FZ: Yes, AI can of course help when it comes to excessive reporting, for example. You can achieve efficiency gains and save some time if you create your reports with AI. But, in my opinion, the problem isn’t time investment. It’s much more fundamental. Even if all the reports are written more quickly, they still don’t make any more sense. I think there need to be fundamental changes.
The current system in Germany stems from a culture of mistrust. We scrutinise everything in detail. Wouldn’t it be possible to change that? How about we started by trusting that the rules are generally being adhered to and checking random samples instead of checking everything? Wouldn’t that be enough in the dealings between state universities and the ministries? We are talking about a change in culture or a change in values. AI can’t do that for me.

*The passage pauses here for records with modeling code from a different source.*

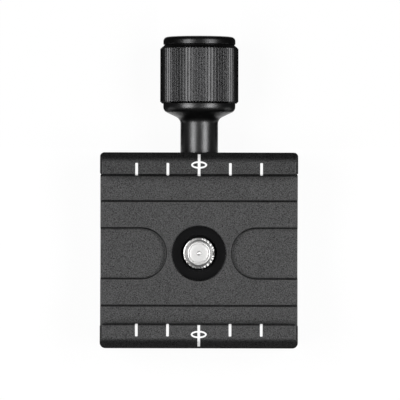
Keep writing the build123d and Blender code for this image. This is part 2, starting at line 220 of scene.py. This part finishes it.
def addBump(tree, height, shader, distance, strength=1.0):
    bump = setInputs(tree.nodes.new("ShaderNodeBump"), Strength=strength, Distance=distance)
    tree.links.new(height, bump.inputs["Height"])
    tree.links.new(bump.outputs["Normal"], shader.inputs["Normal"])
    return bump


# finishes

screwLow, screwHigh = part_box("lead_screw")
knobAxis = {
    # the height of the knob's axis, as a place once Y is turned to Z
    "centre": (0, (screwLow.z + screwHigh.z) / 2, 0),
    "turn": (math.radians(90), 0, 0),
}
# grain and rings are each a size and a depth, in metres
anodisedFinishes = {
    "bodyBlack": {
        "dark": (0.01, 0.01, 0.0101),
        "light": (0.14, 0.14, 0.141),
        "rough": (0.5, 0.58),
        "grain": (0.00024, 0.00006),
    },
    "jawBlack": {
        "dark": (0.007, 0.007, 0.0071),
        "light": (0.115, 0.115, 0.116),
        "rough": (0.5, 0.58),
        "grain": (0.00024, 0.00006),
    },
    "hubBlack": {
        "dark": (0.055, 0.055, 0.0557),
        "light": (0.1, 0.1, 0.1012),
        "rough": (0.3, 0.36),
        "grain": (0.00025, 0.000025),
        "rings": (0.00008, 0.000002),
    },
    "gripBlack": {
        "dark": (0.032, 0.032, 0.0324),
        "light": (0.054, 0.054, 0.0548),
        "rough": (0.22, 0.28),
        "grain": (0.0002, 0.000006),
    },
    "capBlack": {
        "dark": (0.03, 0.03, 0.0304),
        "light": (0.06, 0.06, 0.0607),
        "rough": (0.28, 0.34),
        "grain": (0.00025, 0.00002),
        "rings": (0.00008, 0.000002),
    },
    # painted shade: a darker colour for the counterbore's faces, where the deep recess lies in
    # shade
    "boreBlack": {
        "dark": (0.035, 0.035, 0.036),
        "light": (0.05, 0.05, 0.052),
        "rough": (0.2, 0.26),
        "grain": (0.0002, 0.000003),
    },
    # lighter, glossier finishes for the broken edges: painted highlights along them
    "bodyEdge": {
        "dark": (0.06, 0.06, 0.061),
        "light": (0.1, 0.1, 0.102),
        "rough": (0.42, 0.5),
        "grain": (0.0002, 0.00001),
    },
    "jawEdge": {
        "dark": (0.06, 0.06, 0.061),
        "light": (0.1, 0.1, 0.102),
        "rough": (0.42, 0.5),
        "grain": (0.0002, 0.00001),
    },
    "hubEdge": {
        "dark": (0.1, 0.1, 0.104),
        "light": (0.14, 0.14, 0.145),
        "rough": (0.24, 0.3),
        "grain": (0.0002, 0.000003),
    },
    "gripEdge": {
        "dark": (0.08, 0.08, 0.082),
        "light": (0.12, 0.12, 0.123),
        "rough": (0.26, 0.34),
        "grain": (0.0002, 0.000003),
    },
    "capEdge": {
        "dark": (0.1, 0.1, 0.104),
        "light": (0.14, 0.14, 0.145),
        "rough": (0.24, 0.3),
        "grain": (0.0002, 0.000003),
    },
}
metalFinishes = {
    "bushSteel": {
        "colour": (0.86, 0.855, 0.845),
        "rough": 0.42,
        "grain": (0.0003, 0.000003),
        "rings": (0.00008, 0.000004),
    },
    "insertSteel": {"colour": (0.55, 0.55, 0.55), "rough": 0.3, "grain": (0.0003, 0.000004)},
    "screwSteel": {"colour": (0.58, 0.58, 0.59), "rough": 0.28, "grain": (0.0003, 0.000004)},
    "washerSteel": {"colour": (0.6, 0.6, 0.61), "rough": 0.28, "grain": (0.0003, 0.000004)},
    "pinSteel": {"colour": (0.62, 0.62, 0.63), "rough": 0.14, "grain": (0.0004, 0.000002)},
    "springSteel": {"colour": (0.5, 0.5, 0.51), "rough": 0.25, "grain": (0.0004, 0.000002)},
    "stopSteel": {"colour": (0.09, 0.09, 0.095), "rough": 0.32, "grain": (0.0003, 0.000004)},
}
metalRoughSpread = 0.1
paintFinishes = {
    "washerNylon": {"colour": (0.75, 0.74, 0.7), "rough": (0.4, 0.55), "grain": (0.0003, 0.000004)},
    "markWhite": {"colour": (0.93, 0.93, 0.93), "rough": (0.4, 0.55), "grain": (0.0003, 0.000004)},
}


def varyGloss(tree, grain, shader, low, high):
    rough = rangeNode(tree, grain.outputs["Mottle"], low, high, *grainSettings["mottleFrom"])
    tree.links.new(rough, shader.inputs["Roughness"])


def anodised(name):
    s = anodisedFinishes[name]
    material, tree, shader = newMaterial(name)
    grainSize, grainDepth = s["grain"]
    grain = addGrain(tree, grainSize)
    shade = rangeNode(tree, grain.outputs["Height"], 0.0, 1.0, *grainSettings["shade"])
    tree.links.new(mixColours(tree, shade, s["dark"], s["light"]), shader.inputs["Base Color"])
    varyGloss(tree, grain, shader, *s["rough"])
    height = rangeNode(tree, grain.outputs["Height"], 0.0, grainDepth)
    if "rings" in s:
        ringPitch, ringDepth = s["rings"]
        rings = addRings(tree, ringPitch, knobAxis["centre"], knobAxis["turn"])
        height = mathNode(tree, "ADD", height, rangeNode(tree, rings, 0.0, ringDepth))
    addBump(tree, height, shader, 1.0)
    shader.inputs["Metallic"].default_value = 1.0
    return material


def plainMetal(name):
    s = metalFinishes[name]
    material, tree, shader = newMaterial(name)
    grainSize, grainDepth = s["grain"]
    grain = addGrain(tree, grainSize)
    shader.inputs["Base Color"].default_value = (*s["colour"], 1.0)
    shader.inputs["Metallic"].default_value = 1.0
    varyGloss(tree, grain, shader, s["rough"], s["rough"] + metalRoughSpread)
    height = rangeNode(tree, grain.outputs["Height"], 0.0, grainDepth)
    if "rings" in s:
        ringPitch, ringDepth = s["rings"]
        rings = addRings(tree, ringPitch)
        height = mathNode(tree, "ADD", height, rangeNode(tree, rings, 0.0, ringDepth))
    addBump(tree, height, shader, 1.0)
    return material


def paint(name):
    s = paintFinishes[name]
    material, tree, shader = newMaterial(name)
    grainSize, grainDepth = s["grain"]
    grain = addGrain(tree, grainSize)
    shader.inputs["Base Color"].default_value = (*s["colour"], 1.0)
    varyGloss(tree, grain, shader, *s["rough"])
    addBump(tree, grain.outputs["Height"], shader, grainDepth)
    return material


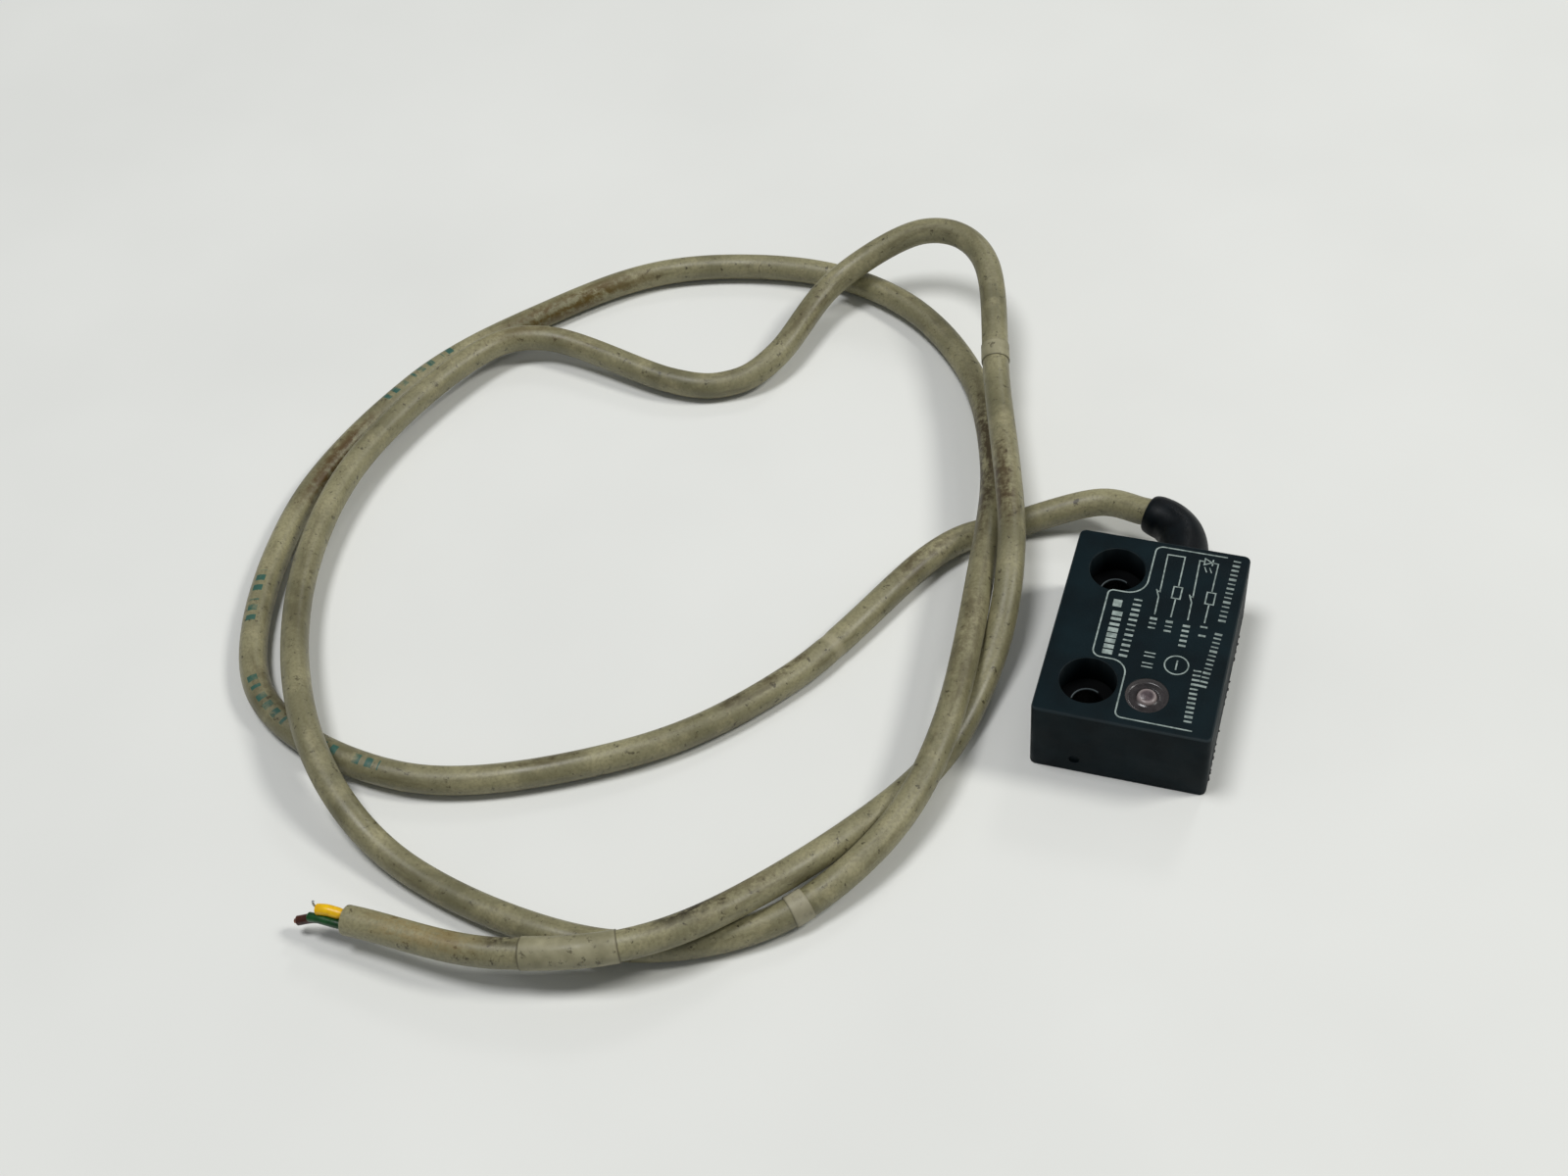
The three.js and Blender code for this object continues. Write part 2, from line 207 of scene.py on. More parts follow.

One of the big problems in Germany is that we still have the cameralistic approach to federal funding, which basically means line-item budgeting. AI may make the process easier for you, but it won’t free you from having to prove that every single euro was properly spent on this position or that business trip. Even the EU and the federal states are now partially moving to global budgets or lump sum budgets. This also allows universities to reallocate funds if necessary and gives them much more flexibility. But because the federal government is sticking to the old system, the universities have to keep two completely different accounting systems. This is a procedural issue, a fundamental change in basic principles. AI won’t solve that either.
AR: Thank you so much for the interview!
This interview has been edited for length and clarity.